New research reveals sympathetic attitudes to poverty in Australia

By Chris Shearer

November 19 2018Australians want to end poverty and increase support for those living on government payments according to new research by Anglicare Australia.

Of those surveyed in the Anglicare-commissioned Ipsos poll, 85 per cent of Australians said they believed Australia should look after those in need, with 86 per cent agreeing that no one deserves to live in poverty.

71 per cent outright rejected the statement “those who rely on government support deserved to live in poverty”, while only 11 per cent agreed.

In Australia, the poverty line is considered $433 a week per single adult. The weekly Newstart allowance is $275.10, while the pension for a single person with maximum supplements is $458.15 .

Anglicare Australia CEO Kasy Chambers said the research, released today as The Real Story: What Australians think about poverty and how we shape the debate, “makes nonsense of the idea that Australians want Newstart and other payments to be at such a low rate”.

“For years governments have said that they won’t increase Newstart and other payments because it wouldn’t pass the ‘pub test’. This report tells us that they are the ones who are out of step with the community,” she said.

The research also found that in the last twelve months 16 per cent of Australians had “experienced hardship”, defined in the report as being unable to buy basic necessities such as food or shelter. The figures were highest in for those aged 18-29 (20 per cent) and 30-49 (20 per cent).

The report comes after anti-poverty advocates and people on Newstart and youth allowance called the Federal Government’s $2 a week raise to the payments in September “laughable”.

A campaign by the Australian Council of Social Services to increase Newstart by $75 a week has also been gaining traction in Canberra. On Friday ACOSS confirmed that all crossbenchers in the Lower House of Federal Parliament and key crossbenchers in the Senate now supported increasing the payment.
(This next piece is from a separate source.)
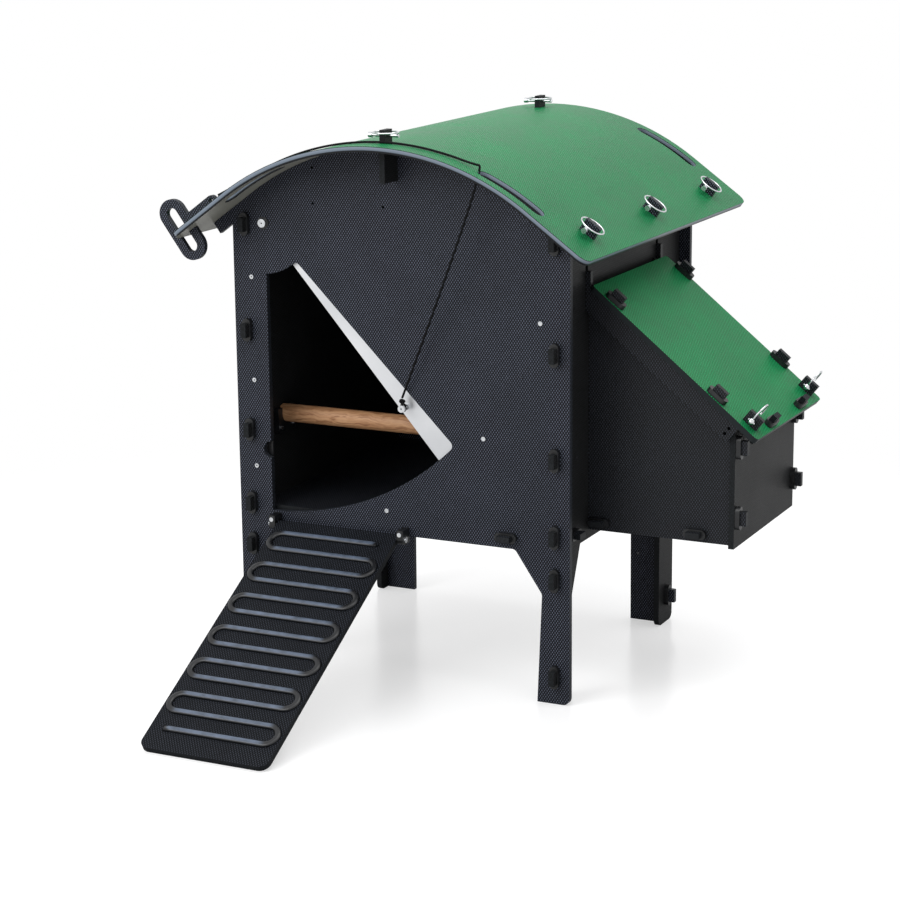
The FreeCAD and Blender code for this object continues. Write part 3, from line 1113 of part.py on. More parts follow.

“When Adam Bandt, Cathy McGowan, Kerryn Phelps, Andrew Wilkie, Rebekha Sharkie, and Bob Katter all agree, it’s time to stop talking and act,” said ACOSS CEO Cassandra Goldie.

“The diverse crossbench’s unity on increasing Newstart confirms just how out of touch the major parties are on this issue, as does polling which finds 68% of the community agrees we must increase Newstart.

“Most people receiving Newstart live below the poverty line. It is very difficult to look for a job when you don’t know where your next meal is coming from or how to put food on the table for your kids. For years, people have been telling their story, trying to get the Federal Government to hear them.”